Entosis, or cell-in-cell invasion, occurs in cell populations detached from matrix. (a)Human mammary epithelial cells (MCF10A) undergo entosis when cultured in suspension. Nuclei are stained with TO-PRO-3-red and the extent of internalization is highlighted by anti-E-cadherin staining (green). The upper structure displays a partially internalized cell; the cell in the lower structure is completely internalized in its neighbour.(b) Entosis in a clinical metastatic breast tumour specimen (pleural effusion) showing β-catenin (green) and nuclei (DAPI in blue). Images courtesy of M. Overholtzer and J. Brugge.

Most animal cells require attachment to an extracellular matrix for survival. Within the mammary gland, death of matrix-deprived cells underlies lumen formation during development and is also thought to act as a defence against the formation of breast tumours. It has long been known that epithelial cells detached from their extracellular matrix can undergo a process of apoptotic cell death called anoikis. Overholtzer et al. (Cell 10.1016/j.cell.2007.10.040; 2007) now report that detached epithelial cells can also take an alternative path to death which is driven by cell-in-cell invasion.

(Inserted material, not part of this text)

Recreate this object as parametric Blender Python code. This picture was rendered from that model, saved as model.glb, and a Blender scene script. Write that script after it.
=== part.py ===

While observing mammary epithelial cells in suspension cultures, they found that these detached cells are often internalized into vacuoles within neighbouring cells. Following their internalization, most of these cells are eventually degraded by lysosomal enzymes; however, some of the captured cells are instead released. Surprisingly, a small percentage of cells may undergo cell division while entrapped within other cells.

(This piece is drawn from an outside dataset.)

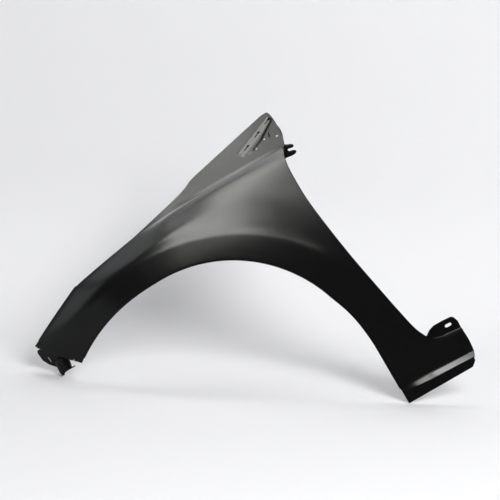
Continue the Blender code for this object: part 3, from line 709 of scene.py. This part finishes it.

Internalization is independent of apoptosis and instead occurs by a process the authors have named entosis, from the Greek entos, meaning inside or within. The study showed that live internalizing cells actively participate in the invasion process, in a manner dependent on signalling through the small GTPase Rho, which mediates actomyosin-mediated contraction. Overholtzer et al. also noticed that before internalization, cells establish E-cadherin–beta-catenin-mediated adherens junctions and the compaction of these junctions appears to directly mediate the entosis process. The authors propose that invasion is driven by unbalanced myosin II-dependent forces during compaction.

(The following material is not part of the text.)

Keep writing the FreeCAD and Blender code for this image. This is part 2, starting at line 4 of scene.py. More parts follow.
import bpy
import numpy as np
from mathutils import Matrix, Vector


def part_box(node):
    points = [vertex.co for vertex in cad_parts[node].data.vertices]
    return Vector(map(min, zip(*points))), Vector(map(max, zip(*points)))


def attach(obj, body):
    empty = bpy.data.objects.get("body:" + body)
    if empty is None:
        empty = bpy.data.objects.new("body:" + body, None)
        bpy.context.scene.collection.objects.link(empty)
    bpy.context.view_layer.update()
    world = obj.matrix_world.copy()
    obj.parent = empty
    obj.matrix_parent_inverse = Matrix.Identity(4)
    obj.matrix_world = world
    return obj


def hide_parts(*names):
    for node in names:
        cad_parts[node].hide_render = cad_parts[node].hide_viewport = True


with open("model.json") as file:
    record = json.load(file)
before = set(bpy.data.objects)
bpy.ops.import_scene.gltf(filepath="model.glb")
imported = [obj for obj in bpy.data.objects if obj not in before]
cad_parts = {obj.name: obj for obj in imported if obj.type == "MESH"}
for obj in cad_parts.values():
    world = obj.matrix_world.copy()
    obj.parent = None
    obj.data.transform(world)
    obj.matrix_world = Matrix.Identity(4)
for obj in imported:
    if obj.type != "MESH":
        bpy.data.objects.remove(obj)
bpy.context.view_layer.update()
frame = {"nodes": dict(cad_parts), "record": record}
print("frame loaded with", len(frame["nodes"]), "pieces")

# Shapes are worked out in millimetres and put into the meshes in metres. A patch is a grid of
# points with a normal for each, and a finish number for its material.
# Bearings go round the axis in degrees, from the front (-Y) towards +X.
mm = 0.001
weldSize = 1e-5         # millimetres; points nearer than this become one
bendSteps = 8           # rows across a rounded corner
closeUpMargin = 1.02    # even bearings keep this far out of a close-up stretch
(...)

Is entosis an artefact of cells cultured in suspension or is it a physiologically relevant phenomenon that has thus far escaped the attention of cell biologists? To address this question, the authors obtained pleural fluid from breast metastatic tumours as well as solid primary breast tumour samples, as the features exhibited by internalized cells are reminiscent of 'cell-in-cell' or cell 'cannibalism' images observed in metastatic cells. They discovered that cells from both classes of tumours exhibit characteristics of entosis: cell-in-cell intermediates with high levels of adherent junction proteins were observed as well as cells inside the lysosomes of other cells.

The study by Overholtzer et al. suggests that a cytological feature known to clinicians for many years may be crucial for the growth of a wide variety of tumours, possibly as a tumour-suppressor mechanism that eliminates cells that have escaped their natural environment and are detached from the normal matrix. There is definitely more to entosis than just another way to die.